ARJİN RINDİXAN’IN DİRENİŞ RUHUNU TAŞIYORDU
Elîyê Ûnis’in torunlarından Barış Anneleri İnisiyatifi Üyesi Sinemxan Adsan’ın ise, bir kızı ve bir oğlu 21 yıl önce PKK saflarına katılıyor. Gerilla komutanlarından Leyla Altan’ın teyzesi olan Adsan, Arjin Xerzan’ın direngenliğinin Sason direnişinin sembolü olan boyun eğmez Rındîxan’ın ruhunu taşıdığını kaydederek, Sason direnişi ve Elîyê Ûnis ailesini şu sözlerle anlatıyor: “Sason dağlarında Elîyê Ûnis ailesi büyük bir direniş sergilemiş ve kadınları belki çok dile getirilmezse de gençlerle birlikte cephede yer almışlardır. Rindîxan teslimiyete karşı kendini iki kardeşiyle Sason çayına atıyor. Büyük kahramanlık sergileyen Sason direnişinden sağ kalanlar Suriye Kürdistan’ına geçiyor, sürgün hayatı yaşıyorlar. Son olarak filizlenen Kürt özgürlük mücadelesine desteğimizi hiç esirgemedik ve özgürlük mücadelesinde biz de yerimizi aldık.
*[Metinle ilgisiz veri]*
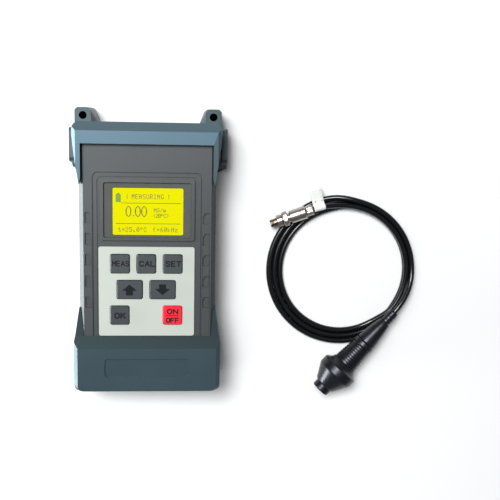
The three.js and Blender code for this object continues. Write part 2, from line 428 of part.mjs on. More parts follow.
// ------------------------------------------------------------ whole assembly
// origin: centre of the base of the meter and probe, without the cable and what is on it
const CABLE = ["cord_coil", "cord_probe_lead", "cord_plug_lead", "plug_back_nut", "plug_barrel", "plug_sleeve",
  "plug_front_sleeve", "plug_insert", "cord_label"];
const assembly = new THREE.Group();
assembly.add(meter);
assembly.updateMatrixWorld(true);
const base = new THREE.Box3();
meter.traverse((o) => {
  if (!o.isMesh || CABLE.includes(o.name)) return;
  const v = new THREE.Vector3(), p = o.geometry.attributes.position;
  for (let i = 0; i < p.count; i++) base.expandByPoint(v.fromBufferAttribute(p, i).applyMatrix4(o.matrixWorld));
});
export const SHIFT = [-(base.min.x + base.max.x) / 2, -(base.min.y + base.max.y) / 2, -base.min.z];
meter.position.set(...SHIFT);
export { base, polar, probePoint, plugPoint };
export default assembly;
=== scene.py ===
import bpy, bmesh, math, json
from mathutils import Vector, Matrix

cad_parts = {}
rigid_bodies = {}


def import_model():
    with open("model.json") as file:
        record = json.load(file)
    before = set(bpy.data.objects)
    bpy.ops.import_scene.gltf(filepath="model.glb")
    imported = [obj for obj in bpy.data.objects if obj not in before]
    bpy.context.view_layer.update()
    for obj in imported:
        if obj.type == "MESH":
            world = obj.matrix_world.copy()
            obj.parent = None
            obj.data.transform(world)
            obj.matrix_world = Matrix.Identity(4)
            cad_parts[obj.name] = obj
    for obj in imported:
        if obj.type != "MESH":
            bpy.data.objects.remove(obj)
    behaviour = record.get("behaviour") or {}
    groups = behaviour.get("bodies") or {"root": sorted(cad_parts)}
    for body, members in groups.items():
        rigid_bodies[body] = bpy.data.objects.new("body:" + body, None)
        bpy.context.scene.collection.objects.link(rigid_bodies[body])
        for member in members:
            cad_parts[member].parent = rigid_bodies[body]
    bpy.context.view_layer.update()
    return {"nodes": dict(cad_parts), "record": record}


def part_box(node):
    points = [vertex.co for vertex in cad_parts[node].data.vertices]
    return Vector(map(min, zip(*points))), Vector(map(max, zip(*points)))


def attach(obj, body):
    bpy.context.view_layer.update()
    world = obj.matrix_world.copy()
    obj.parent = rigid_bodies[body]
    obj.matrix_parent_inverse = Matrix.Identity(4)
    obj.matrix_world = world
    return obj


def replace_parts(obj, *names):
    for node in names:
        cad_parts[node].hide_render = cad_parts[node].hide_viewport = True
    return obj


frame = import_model()
_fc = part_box("front_case")
SX = (_fc[0][0] + _fc[1][0]) / 2
SY = _fc[0][1] + 0.0913
MM = 0.001
scene = bpy.context.scene
D2R = math.pi / 180


def P(x, y, z):
    """A point given in millimetres from the meter's own centre line, in the row frame."""
    return Vector((SX + x * MM, SY + y * MM, z * MM))


def node(n):
    return frame["nodes"][n] if isinstance(frame["nodes"], dict) else bpy.data.objects[n]


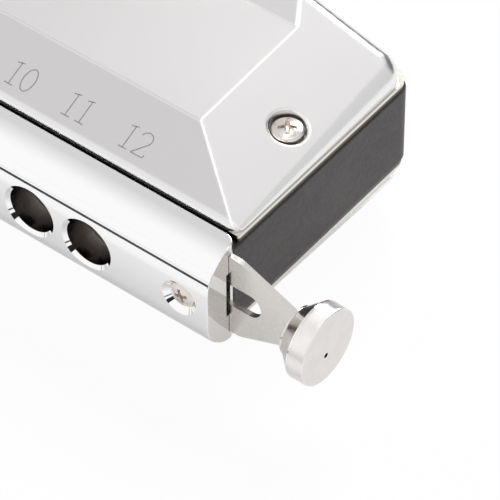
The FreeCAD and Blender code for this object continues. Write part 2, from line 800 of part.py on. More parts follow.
def bent_edges(block, rear):
    """Edges of the folds and ridges, and the outline of the rear wall over the top and round both corners."""
    low = plate_top + cover_front_rise + cover_foot_bend_radius
    bent = []
    for e in block.Edges:
        bound = e.BoundBox
        above_foot = bound.ZMax > low and bound.ZMin > stand_off
        straight = e.Curve.TypeId == "Part::GeomLine"
        on_rear = bound.YMin > rear - stand_off
        on_corner = not straight and bound.YMax > rear - stand_off
        inside = abs(e.CenterOfMass.x) < cover_half - end_bend_rear_radius
        fold = straight and inside and bound.YMin > cover_front + stand_off and bound.ZMin > plate_top
        if above_foot and (on_rear or on_corner or fold):
            bent.append(e)
    return bent


def cover_block(inset):
    """Solid inside the cover's outer surface, or inside its inner surface when the inset is the sheet."""
    side = cover_side(inset)
    block = extruded([vec(-comb_half, y, z) for y, z in side], X * (comb_half * 2))
    if cover_foot_bend_radius > inset:
        foot_z = plate_top + cover_front_rise
        foot = [e for e in block.Edges if abs(e.CenterOfMass.y - cover_front) < stand_off
                and abs(e.CenterOfMass.z - foot_z) < stand_off]
        block = block.makeFillet(cover_foot_bend_radius, foot)
    reach = overrun / cover_run
    ends = [end_section(-reach, inset), end_section(1 + reach, inset)]
    block = block.common(Part.makeLoft(ends, True, True))
    plan = slab(cover_half - inset, cover_front + inset, cover_rear - inset, 0, cover_top,
                cover_front_corner_radius - inset, cover_rear_corner_radius - inset)
    block = block.common(plan)
    return block.makeFillet(cover_bend_radius - inset, bent_edges(block, cover_rear - inset))


def make_cover():
    """Upper cover: bent sheet, open at the rear between its wrapped corners, with bolt recesses."""
    outer = cover_block(0)
    opening_half = cover_half - cover_rear_wrap
    opening = box(-opening_half, opening_half, cover_rear - cover_bend_radius, overrun, 0,
                  plate_top + cover_opening_rise)
    low = box(-comb_half, comb_half, comb_front, overrun, 0, plate_top)
    shell = outer.cut([cover_block(sheet), opening, low])
    radius = bolt_recess_dia / 2
    for side in (-1, 1):
        foot = vec(side * bolt_x, bolt_y, plate_top)
        floor = vec(side * bolt_x, bolt_y, recess_floor)
        high = vec(side * bolt_x, bolt_y, cover_top)
        cup = rod(radius + sheet, foot, high).common(outer)
        shell = shell.fuse(cup).cut([rod(radius, floor, high), rod(bolt_dia / 2 + fit_gap, foot, high)])
    return shell.makeFillet(bolt_recess_edge, [e for e in shell.Edges if is_recess_rim(e)]).removeSplitter()


def is_recess_rim(edge):
    """True for an edge where the wall of a recess meets the facet."""
    bound = edge.BoundBox
    wide = abs(bound.XLength - bolt_recess_dia) < stand_off
    return wide and abs(abs(bound.Center.x) - bolt_x) < stand_off and bound.ZMin > recess_floor + sheet


def make_bolt():
    """Right-hand cover bolt: a cheese head in the upper recess and a shank down into the nut."""
    foot = vec(bolt_x, bolt_y, recess_floor)
    top = vec(bolt_x, bolt_y, head_top)
    head = rod(bolt_head_dia / 2, foot, top)
    edge = [e for e in head.Edges if abs(e.CenterOfMass.z - head_top) < stand_off]
    head = head.makeFillet(bolt_head_edge, edge)
    shank = rod(bolt_dia / 2, vec(bolt_x, bolt_y, -head_top + nut_slot_depth), foot)
    recess = cross_recess(bolt_head_dia / 2, bolt_head_height * cross_depth_share, top, Z, bolt_cross_turn)
    return head.fuse(shank).cut(recess)


def make_nut():
    """Right-hand cover nut: a round slotted nut in the lower recess."""
    top = vec(bolt_x, bolt_y, -recess_floor)
    low = vec(bolt_x, bolt_y, -head_top)
    nut = rod(bolt_head_dia / 2, top, low)
    edge = [e for e in nut.Edges if abs(e.CenterOfMass.z + head_top) < stand_off]
    nut = nut.makeFillet(bolt_head_edge, edge)
    reach = bolt_head_dia / 2
    slot = box(bolt_x - reach, bolt_x + reach, bolt_y - nut_slot_width / 2, bolt_y + nut_slot_width / 2,
               -head_top, -head_top + nut_slot_depth)
    bore = rod(bolt_dia / 2 + fit_gap, vec(bolt_x, bolt_y, -head_top), vec(bolt_x, bolt_y, 0))
    return nut.cut([slot, bore])


def main():
    os.makedirs("parts", exist_ok=True)
    export("comb", make_comb())
    plate = make_plate()
    cover = make_cover()
    halves = {
        "reed_plate": plate,
        "blow_reeds": group(make_blow_reeds()),
        "draw_reeds": group(make_draw_reeds()),
        "reed_rivets": group(make_rivets()),
        "outer_valves": group(make_outer_valves()),
        "inner_valves": group(make_inner_valves()),
        "plate_screws": group(make_plate_screws()),
        "cover": cover,
    }
    for name, shape in halves.items():
        export("upper_" + name, shape)
        export("lower_" + name, lower(shape))
    export("slide_backing_plate", make_backing())
    export("slide_blade", make_blade())
    export("slide_button", make_button())
    export("mouthpiece", make_mouthpiece())
    export("slide_spring", make_spring())
    export("spring_post", make_spring_post())
    for name, shape in (("mouthpiece_screws", make_mouth_screw()), ("slide_bumpers", make_bumper()),
                        ("cover_bolts", make_bolt()), ("cover_nuts", make_nut())):
        export(name, group([shape, left(shape)]))


main()
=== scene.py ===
"""Looks of a chromatic harmonica with a slide button: its visible pieces, their finishes and a studio."""

import math

import bpy
import numpy as np
from bpy.props import FloatProperty, FloatVectorProperty, PointerProperty
from mathutils import Euler, Matrix, Vector


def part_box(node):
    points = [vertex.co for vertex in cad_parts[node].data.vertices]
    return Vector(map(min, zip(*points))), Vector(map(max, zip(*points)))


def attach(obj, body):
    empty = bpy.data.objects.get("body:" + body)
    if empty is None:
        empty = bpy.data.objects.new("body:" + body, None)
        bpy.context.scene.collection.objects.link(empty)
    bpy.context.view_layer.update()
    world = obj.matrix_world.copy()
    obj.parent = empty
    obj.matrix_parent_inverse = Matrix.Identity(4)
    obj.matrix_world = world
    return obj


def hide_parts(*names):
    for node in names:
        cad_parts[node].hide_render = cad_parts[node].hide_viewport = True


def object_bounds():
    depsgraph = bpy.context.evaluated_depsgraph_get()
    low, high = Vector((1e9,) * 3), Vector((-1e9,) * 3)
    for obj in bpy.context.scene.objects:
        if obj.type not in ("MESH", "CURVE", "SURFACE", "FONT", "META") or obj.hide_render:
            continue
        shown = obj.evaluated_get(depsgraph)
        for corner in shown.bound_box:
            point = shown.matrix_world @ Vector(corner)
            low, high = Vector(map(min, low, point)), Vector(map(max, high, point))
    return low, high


bl_info = {
    "name": "Chromatic harmonica",
    "version": (1, 0, 0),
    "blender": (4, 5, 0),
    "location": "3D View > Sidebar > Harmonica",
    "description": "Dresses the harmonica's frame with its visible surfaces, finishes and a plain studio",
    "category": "Object",
}

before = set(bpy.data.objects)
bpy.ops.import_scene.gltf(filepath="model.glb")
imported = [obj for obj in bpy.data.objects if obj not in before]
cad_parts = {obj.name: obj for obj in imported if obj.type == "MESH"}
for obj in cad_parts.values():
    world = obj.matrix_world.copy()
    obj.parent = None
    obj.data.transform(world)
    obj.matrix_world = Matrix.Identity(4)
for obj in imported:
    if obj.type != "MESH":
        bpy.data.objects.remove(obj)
cad_box = [list(corner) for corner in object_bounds()]

MM = 0.001
HOLE_COUNT = 12
HOLE_PITCH = 9.4 * MM
PIN_HOLE = 0.02 * MM  # radius at which a turned surface stops short of its axis


def linear(hex_colour):
    """Linear colour, with alpha 1, of an sRGB hex string such as "8fa0b1"."""
    values = [int(hex_colour[i:i + 2], 16) / 255 for i in (0, 2, 4)]
    return [v / 12.92 if v <= 0.04045 else ((v + 0.055) / 1.055) ** 2.4 for v in values] + [1.0]


def size(name, description, default):
    """A length property, with its default in millimetres."""
    return FloatProperty(name=name, description=description, default=default * MM, unit="LENGTH", precision=5)


def colour(name, description, hex_colour):
    """A colour property."""
    return FloatVectorProperty(name=name, description=description, default=linear(hex_colour), size=4,
                               min=0.0, max=1.0, subtype="COLOR")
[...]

Onlarca şehit verdik ve halen Kürt özgürlük mücadelesinin saflarında birçok gencimiz yer almaktadır. Benim de bir kızım bir de oğlum PKK saflarında. 21 yıl önce katılım sağladılar ve onlar ailemize layık bir tutum aldılar. Biz çocuklarımıza hep şunu öğrettik; direnişçi bir insan özgürlüğü için ölmesini bilmelidir. İnsan bir defa dünyaya gelir ve bir defa ölür. Ama şerefli ölmek bize yakışandır. Aile olarak da bugüne kadar devletin parasını hiç yemedik çünkü o para hainlik yolundan gelir, partinin parasını da yemedik o yoksul halkın parasıdır, PKK’nin parasını da yemedik oda şehitlerin kanıdır! Umarım ölünceye kadar onurlu bir yaşam bize nasip olur. Sason direnişinin devamında dağlar ovalar her yer PKK olmuş ve amacımıza ulaşmak için mücadelemizi sürdüreceğiz.”